The Kenyan Constitution, specifically Article 34, guarantees freedom of the media, prohibiting state interference and penalisation for expressed opinions. The Media Council of Kenya is mandated to promote ethical standards, safeguard journalistic independence, and ensure adherence to professional norms. However, the implementation of these safeguards has been challenged by various factors, including political hostility and economic downturns that affect media sustainability.
Recent years have seen a decline in Kenya's press freedom ranking. In 2023, Kenya fell to 116th out of 180 countries in the World Press Freedom Index, a significant drop from its 69th position in 2022. This decline has been attributed to increased hostility, police brutality against journalists during protests, and overt antagonism from the government. Government advertising directives, such as channelling advertisements solely through the state-run Kenya Broadcasting Corporation, have also been criticised as attempts to stifle dissenting voices and control the public narrative.
Politicians allied with the Kenya Kwanza government have consistently defended President Ruto's administration, asserting that it is on track to implement its campaign pledges. Conversely, opposition figures and media advocates have voiced concerns about the shrinking space for independent journalism. The Media Council of Kenya has called for thorough investigations into violations against journalists, highlighting the lack of institutional structures to protect them.
A perceived shift in editorial independence at a major media house like The Standard could have significant implications for public discourse and democratic accountability in Kenya. It risks narrowing the diversity of viewpoints available to the public, potentially leading to a less informed citizenry.

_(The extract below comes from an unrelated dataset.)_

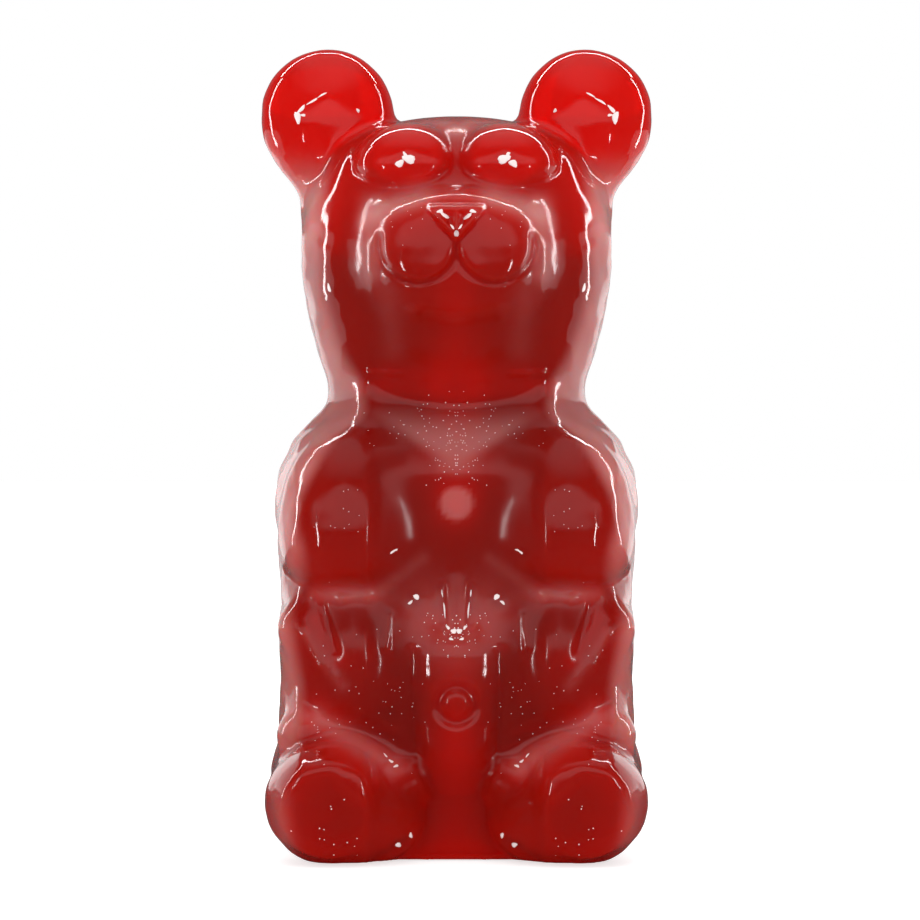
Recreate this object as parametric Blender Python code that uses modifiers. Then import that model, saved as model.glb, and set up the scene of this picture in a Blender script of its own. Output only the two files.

In an economic downturn, media houses are particularly vulnerable to political pressure, which can lead to self-censorship and a pullback from critical reporting.
While politicians have commented on The Standard's headlines, the extent to which any perceived editorial shift is a direct result of the meeting between Gideon Moi and President Ruto remains a subject of speculation. The Standard Group has not issued an official statement regarding its editorial policy in light of these political developments. The long-term impact of the political truce between Moi and Ruto on media operations and editorial independence at The Standard Group is yet to be seen.
Observers will be closely watching The Standard's future editorial content for any sustained changes in its coverage of the government. The broader implications for media freedom in Kenya, particularly concerning the interplay between media ownership, political affiliations, and editorial independence, will also remain a key area of focus. The Media Council of Kenya's ongoing efforts to safeguard journalistic independence will be crucial in this evolving landscape.